Step 2: Conduct a Full Credit Report Audit
The Adverse Action Notice often points to data within your credit report. Your next step is to obtain free copies of your credit reports from all three major bureaus: Equifax, Experian, and TransUnion. Scrutinize each report for inaccuracies, which can significantly impact your score. Look for:
- Errors in Personal Information: Incorrect names, addresses, or Social Security numbers.
- Fraudulent Accounts: Any credit lines or loans you did not open.
- Inaccurate Account Status: Accounts incorrectly reported as late, in collections, or open when they should be closed.
- Outdated Negative Information: Most negative items should be removed after seven years.
If you find any discrepancies, immediately file a dispute with the respective credit bureau. They are legally obligated to investigate your claim, and correcting these errors can provide a substantial boost to your credit score.
Step 3: Implement a Credit Improvement Strategy
With a clear understanding of the rejection reasons and a clean credit report, you can build a targeted improvement plan.

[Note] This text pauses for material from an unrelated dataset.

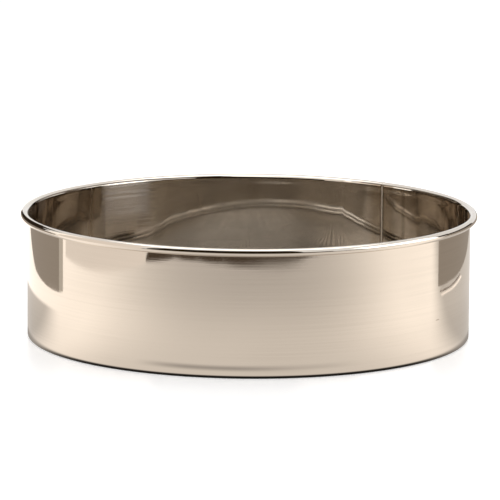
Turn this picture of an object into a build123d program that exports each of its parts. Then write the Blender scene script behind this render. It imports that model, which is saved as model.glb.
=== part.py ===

- Address Your Payment History: This is the most significant factor in your credit score. Ensure every single bill is paid on time. Set up automatic payments to avoid missed deadlines.
- Lower Your Credit Utilization Ratio (CUR): Your CUR is the amount of revolving credit you're using divided by your total available credit. Aim to keep this ratio below 30%. Prioritize paying down high-balance credit cards.
- Reduce Your Debt-to-Income (DTI) Ratio: Lenders use DTI to assess your ability to manage new debt. Focus on paying down existing loans (like auto or personal loans) and avoid taking on new, unnecessary debt.
- Consider a Credit-Builder Tool: A secured credit card or a credit-builder loan can be instrumental. These products are designed to help you establish a record of positive, on-time payments, which is reported to the credit bureaus.
Step 4: Re-apply Strategically
Do not immediately apply for another loan. Each application can trigger a hard inquiry, which can temporarily lower your credit score. Allow at least three to six months for your improvement efforts to be reflected in your credit reports. When you are ready to re-apply, expand your search beyond traditional banks. Consider credit unions, which often have more flexible lending criteria, or reputable online lenders that specialize in loans for individuals with fair or bad credit. Having a clear, documented plan and showing recent positive financial behavior will significantly increase your chances of approval.